Pünktlich sieben Monate später ist Corona und bundesweiter Lockdown. Wir sind Besitzer, die zur Hochrisikogruppe gehören und sich am besten nicht von zuhause weg bewegen sollen. Die Zuchtleitung bittet, die Wurfplanungen zu überdenken und auch die ehrenamtlichen Zuchtwarte nicht unnötigen Risiken auszusetzen. Und so steht die Dame an Tag 12 wieder mal am Zaun, und glücklicherweise rafft der Ridgeback nix, während wir die Hoviline zügig einsammeln.
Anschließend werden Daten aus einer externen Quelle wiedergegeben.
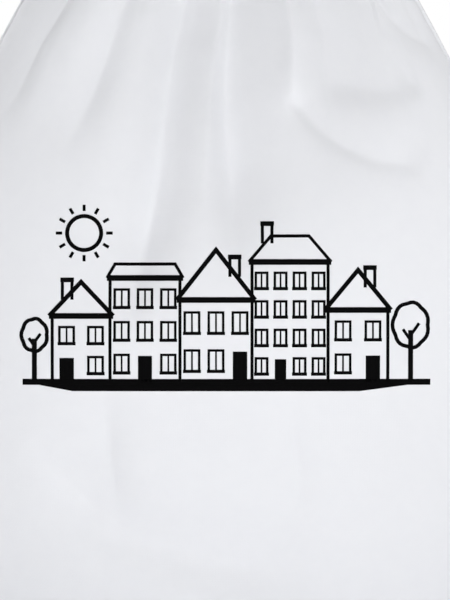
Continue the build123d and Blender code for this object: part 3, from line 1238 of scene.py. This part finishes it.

Der Braune versteht die Welt erst eine Woche später, als er schon lange als völlig uninteressant eingestuft wird.

 

Fortsetzung folgt? Keine Ahnung.

 

Wir hatten noch mal geguckt, nach passenden Deckrüden, die näher dran wohnen, bekommen einen uns passenden nicht genehmigt. DA war jemand anders einen halben Tag schneller. Wir hören uns noch einmal an, dass wir einen handfesteren Rüden brauchen werden, der unsere Hündin richtig fest hält. Vielleicht sind wir zu anspruchsvoll, zu blauäugig, nicht robust genug. Das Zeitfenster, in dem unsere Hündin Interesse an Rüden zeigt (frisch am Ridgeback des Nachbarn ausgetestet) scheint recht kurz zu sein. Vielleicht mag die Hoviline einfach nicht, vielleicht … Aktuell ist der Plan, nach einem gründlichen Check up, noch einmal einen Deckschein zu beantragen für den Herbst und die Hoviline, und den schwarzen Blitz. Und dann werden wir eine Hündin aus dem Wurf behalten. Das wäre schön.